Basic EPS for ABC, for the year, is calculated by dividing earnings by basic share count. In this case, that means £10 million divided by 10 million shares, or £1.00 even.
Diluted EPS is a bit trickier. Again, there are 1 million options outstanding, which would bring in £10 million in cash. The exercise of those options would add 1 million shares to the basic count. In theory, however, ABC could acquire 500,000 shares with the £10 million in proceeds.
And so diluted share count equals 10 million shares plus another 500,000 (the 1 million shares underlying options, less than 500,000 theoretically repurchased). Diluted EPS is calculated by dividing the £10 million in net profit by the 10.5 million in diluted shares, giving a result of 95 cents.
Now, if ABC is unprofitable, the maths changes somewhat. If it loses £10 million with 10 million shares outstanding, basic loss per share is £1.00 even. But the outstanding options — whether in the money or not — do not affect diluted share count. Again, they are anti-dilutive; if they were added to the diluted share count, loss per share would improve slightly, to £0.95.
In this model, basic and diluted share count are the same. And so basic and diluted earnings per share are the same: a loss of £1.00.
EPS is just one of the common fundamental metrics. Book value is another — but the two metrics are very different.
Earnings per share focuses on profitability. Book value per share, in turn, concerns assets and debt. Earnings per share shows up on the profit and loss statement; book value (also known as shareholders’ equity) on the balance sheet.
Both metrics can be used to understand the fair value of a stock — but from very different perspectives. To oversimplify somewhat, book value per share is a calculation of a company’s assets per outstanding share. EPS shows what profit per share the company can generate with those assets.

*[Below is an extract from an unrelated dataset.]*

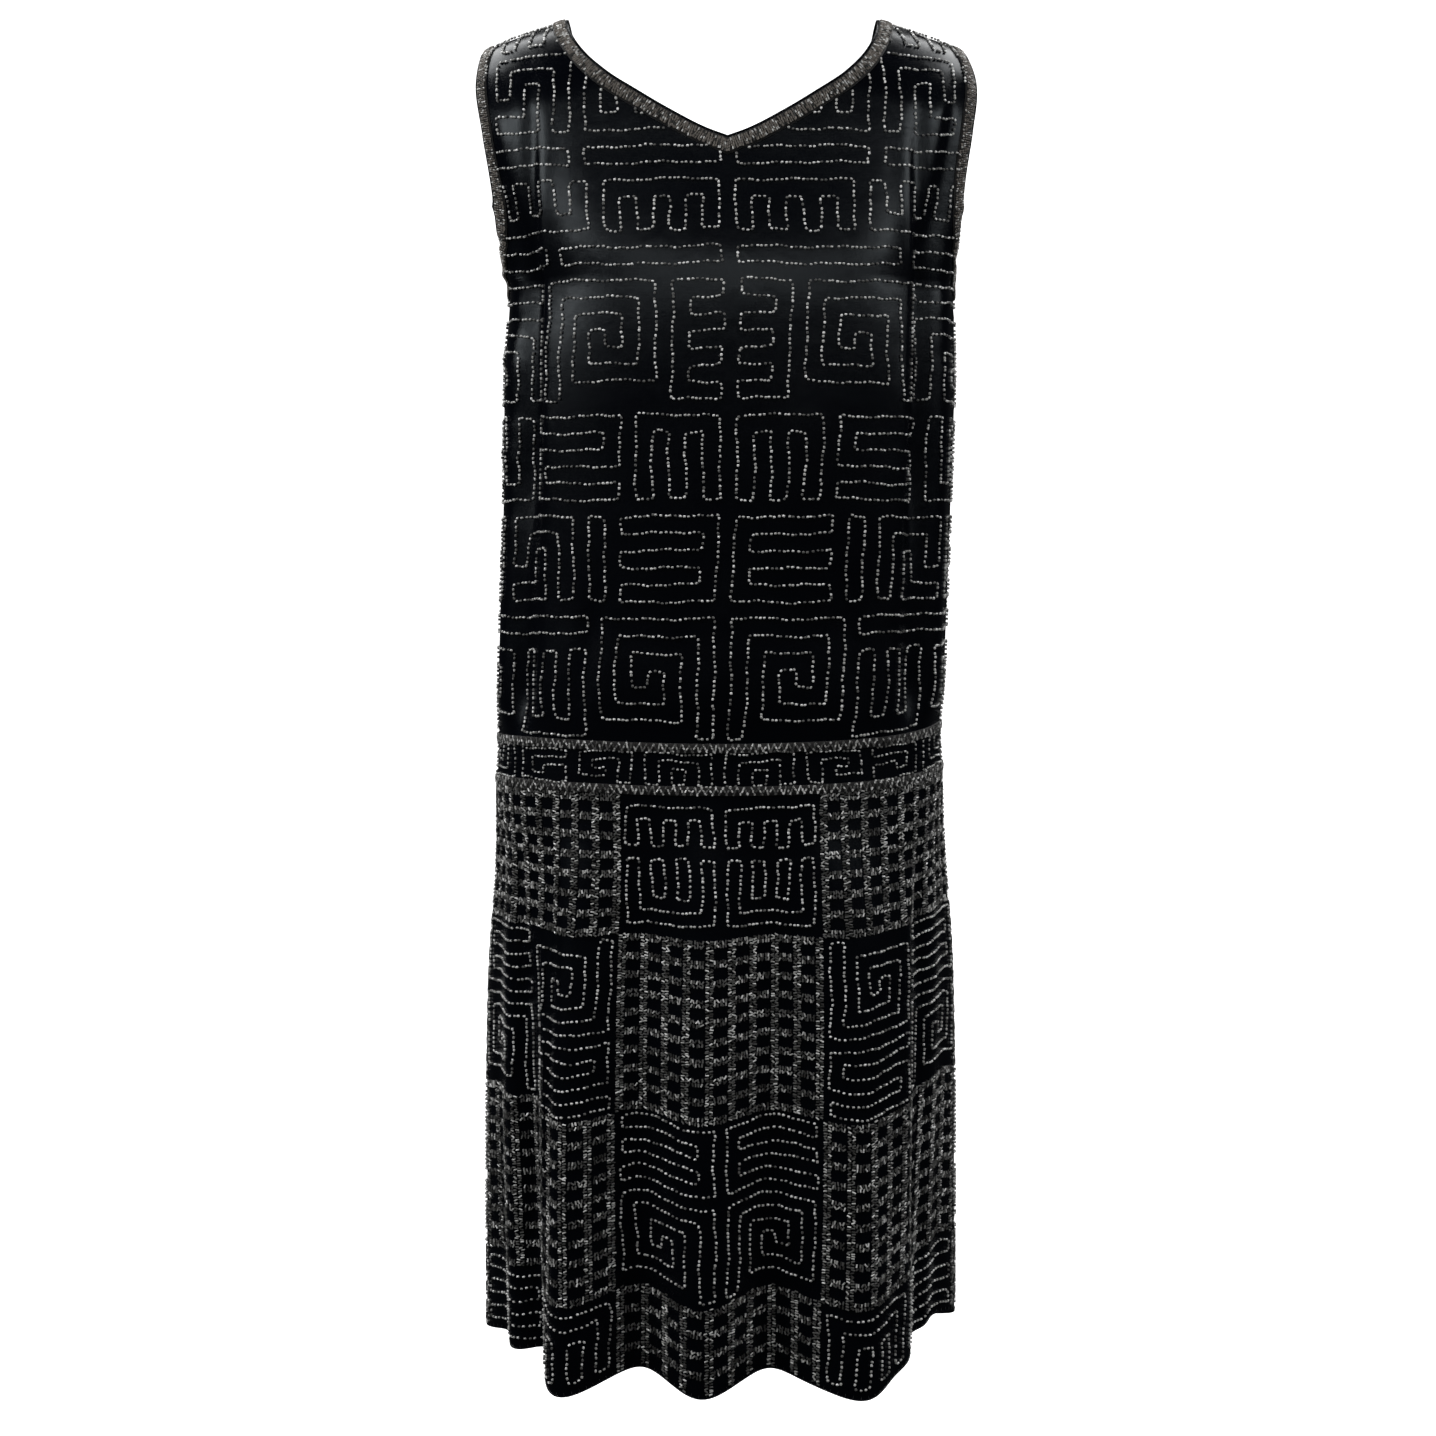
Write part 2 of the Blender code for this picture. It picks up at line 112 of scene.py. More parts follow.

It’s important to remember that EPS figures can’t really be compared across companies. There’s no such thing as a “good” earnings per share.
The core reason is that share counts can be extraordinarily different. A company that earns £3 per share, and has 1 billion shares outstanding, generates far more profit (£3 billion) than a company that earns £30 per share and has only 1 million shares outstanding (£30 million).
But the context of EPS also matters. £3 per share in EPS would be impressive if the company earned only £1 per share the year before. It’s far less so if the company earned £4 in the prior period.
Similarly, the share price matters. A stock with a price of £30 and £3 in EPS has a much lower price-to-earnings ratio than does a stock with a price of £300 and the same £3 in EPS. Just as a share price on its own doesn’t make a stock price ‘cheap’ or ‘expensive’, earnings per share on its own doesn’t prove fundamental value.
Understanding EPS is a step in fundamental analysis — but only a step. As with any metric, investors must weigh a number of factors.
As noted in the discussion surrounding anti-dilutive shares, a company can post a net loss, or negative net profit. In that case, its EPS will be negative as well.
What does a negative EPS mean? Once again, it depends on the context. A company relatively early in its growth curve could post negative earnings per share since it is investing now for future growth. A more mature company could simply have a bad year operationally (as many companies did during the novel coronavirus pandemic). An accounting charge related to a past acquisition (often referred to as a ‘writedown’) could erase profits and lead to a reported net loss. A large, one-time, litigation settlement can lead to a short-term spike in expenses.
Negative EPS typically isn’t good news — but on its own, it doesn’t necessarily mean a stock is uninvestable, or even too expensive. A company with negative earnings per share is not necessarily a company with little or no value. Why the EPS is negative usually is more important than by how much it’s negative.